### GIVEN TASK
Gather every line of the entries that includes the word "slide".

-- SUPPLIED MATERIAL start --

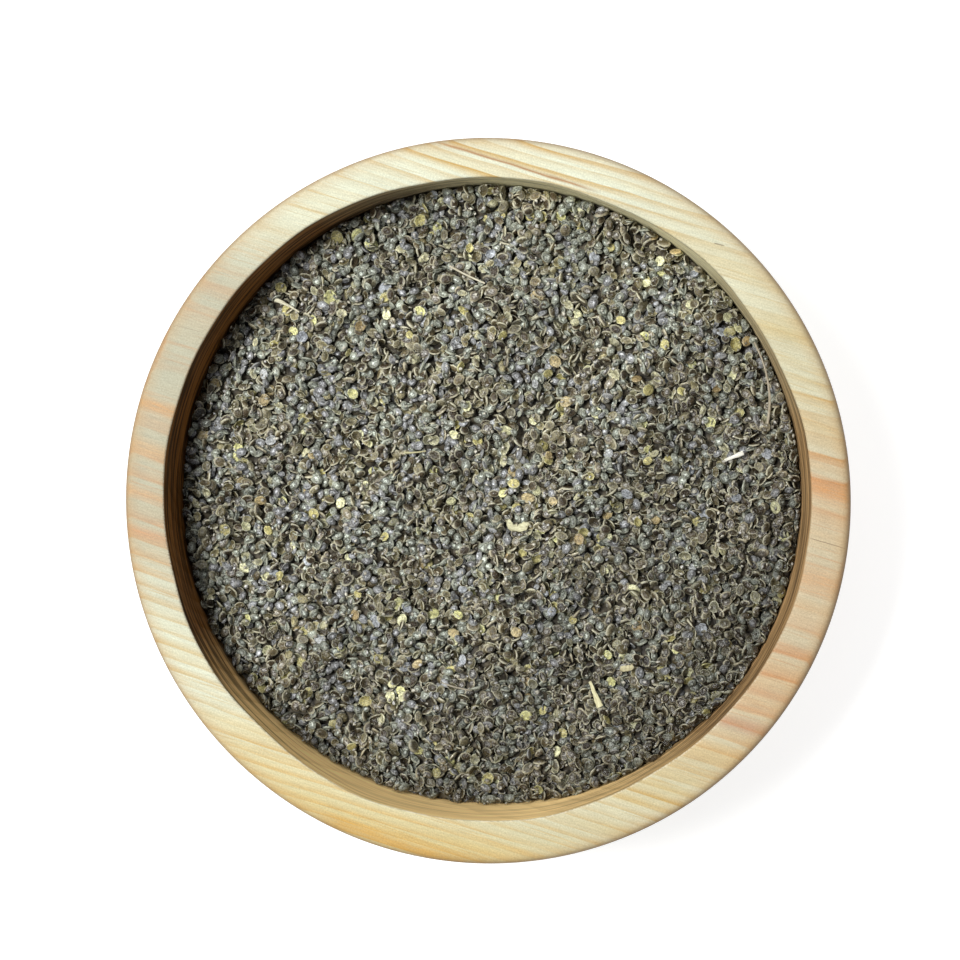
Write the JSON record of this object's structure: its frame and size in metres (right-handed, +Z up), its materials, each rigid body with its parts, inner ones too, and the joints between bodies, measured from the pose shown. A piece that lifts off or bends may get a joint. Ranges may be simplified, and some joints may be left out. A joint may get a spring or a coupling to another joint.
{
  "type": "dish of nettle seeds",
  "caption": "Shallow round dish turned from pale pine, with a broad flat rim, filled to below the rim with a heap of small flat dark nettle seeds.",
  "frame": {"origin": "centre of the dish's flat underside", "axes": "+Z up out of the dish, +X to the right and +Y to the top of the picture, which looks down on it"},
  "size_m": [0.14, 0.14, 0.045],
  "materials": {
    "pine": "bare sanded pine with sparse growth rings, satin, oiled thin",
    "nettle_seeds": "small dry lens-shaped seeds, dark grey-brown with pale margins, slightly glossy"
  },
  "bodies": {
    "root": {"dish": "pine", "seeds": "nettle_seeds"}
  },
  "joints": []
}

-- SUPPLIED MATERIAL end --
-- SUPPLIED MATERIAL start --

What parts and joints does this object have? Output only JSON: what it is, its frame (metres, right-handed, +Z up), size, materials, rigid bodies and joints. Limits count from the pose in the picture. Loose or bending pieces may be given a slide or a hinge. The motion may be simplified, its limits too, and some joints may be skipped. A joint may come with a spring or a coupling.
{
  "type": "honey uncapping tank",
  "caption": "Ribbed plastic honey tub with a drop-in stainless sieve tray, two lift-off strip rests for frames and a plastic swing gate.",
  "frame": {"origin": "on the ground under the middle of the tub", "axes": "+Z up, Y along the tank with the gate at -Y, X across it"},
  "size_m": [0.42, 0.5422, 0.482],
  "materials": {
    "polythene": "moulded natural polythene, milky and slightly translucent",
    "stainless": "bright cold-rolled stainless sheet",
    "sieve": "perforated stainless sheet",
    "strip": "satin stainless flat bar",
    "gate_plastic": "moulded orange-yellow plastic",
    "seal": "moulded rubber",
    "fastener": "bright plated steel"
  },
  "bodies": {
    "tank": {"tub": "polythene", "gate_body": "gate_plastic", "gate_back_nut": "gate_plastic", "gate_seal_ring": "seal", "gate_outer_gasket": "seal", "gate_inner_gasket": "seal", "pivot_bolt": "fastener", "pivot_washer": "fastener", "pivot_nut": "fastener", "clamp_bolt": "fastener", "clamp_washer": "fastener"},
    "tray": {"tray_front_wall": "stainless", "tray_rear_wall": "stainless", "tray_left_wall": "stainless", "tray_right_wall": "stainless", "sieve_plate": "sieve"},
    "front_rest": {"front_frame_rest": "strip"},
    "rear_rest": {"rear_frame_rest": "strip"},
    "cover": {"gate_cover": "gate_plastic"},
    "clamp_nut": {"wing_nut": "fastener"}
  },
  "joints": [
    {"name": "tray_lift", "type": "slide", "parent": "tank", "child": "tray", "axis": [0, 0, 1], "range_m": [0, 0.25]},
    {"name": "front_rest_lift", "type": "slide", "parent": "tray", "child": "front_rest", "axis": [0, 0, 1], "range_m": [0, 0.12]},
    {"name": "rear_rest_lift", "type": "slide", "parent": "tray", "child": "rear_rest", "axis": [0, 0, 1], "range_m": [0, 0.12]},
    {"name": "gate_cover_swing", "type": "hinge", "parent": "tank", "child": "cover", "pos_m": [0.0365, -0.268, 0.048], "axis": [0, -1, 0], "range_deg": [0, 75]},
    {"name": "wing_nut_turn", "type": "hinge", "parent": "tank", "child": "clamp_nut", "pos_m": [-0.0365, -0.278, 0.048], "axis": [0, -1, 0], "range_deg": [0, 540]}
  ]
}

-- SUPPLIED MATERIAL end --

### TASK RESPONSE
What parts and joints does this object have? Output only JSON: what it is, its frame (metres, right-handed, +Z up), size, materials, rigid bodies and joints. Limits count from the pose in the picture. Loose or bending pieces may be given a slide or a hinge. The motion may be simplified, its limits too, and some joints may be skipped. A joint may come with a spring or a coupling.
    {"name": "tray_lift", "type": "slide", "parent": "tank", "child": "tray", "axis": [0, 0, 1], "range_m": [0, 0.25]},
    {"name": "front_rest_lift", "type": "slide", "parent": "tray", "child": "front_rest", "axis": [0, 0, 1], "range_m": [0, 0.12]},
    {"name": "rear_rest_lift", "type": "slide", "parent": "tray", "child": "rear_rest", "axis": [0, 0, 1], "range_m": [0, 0.12]},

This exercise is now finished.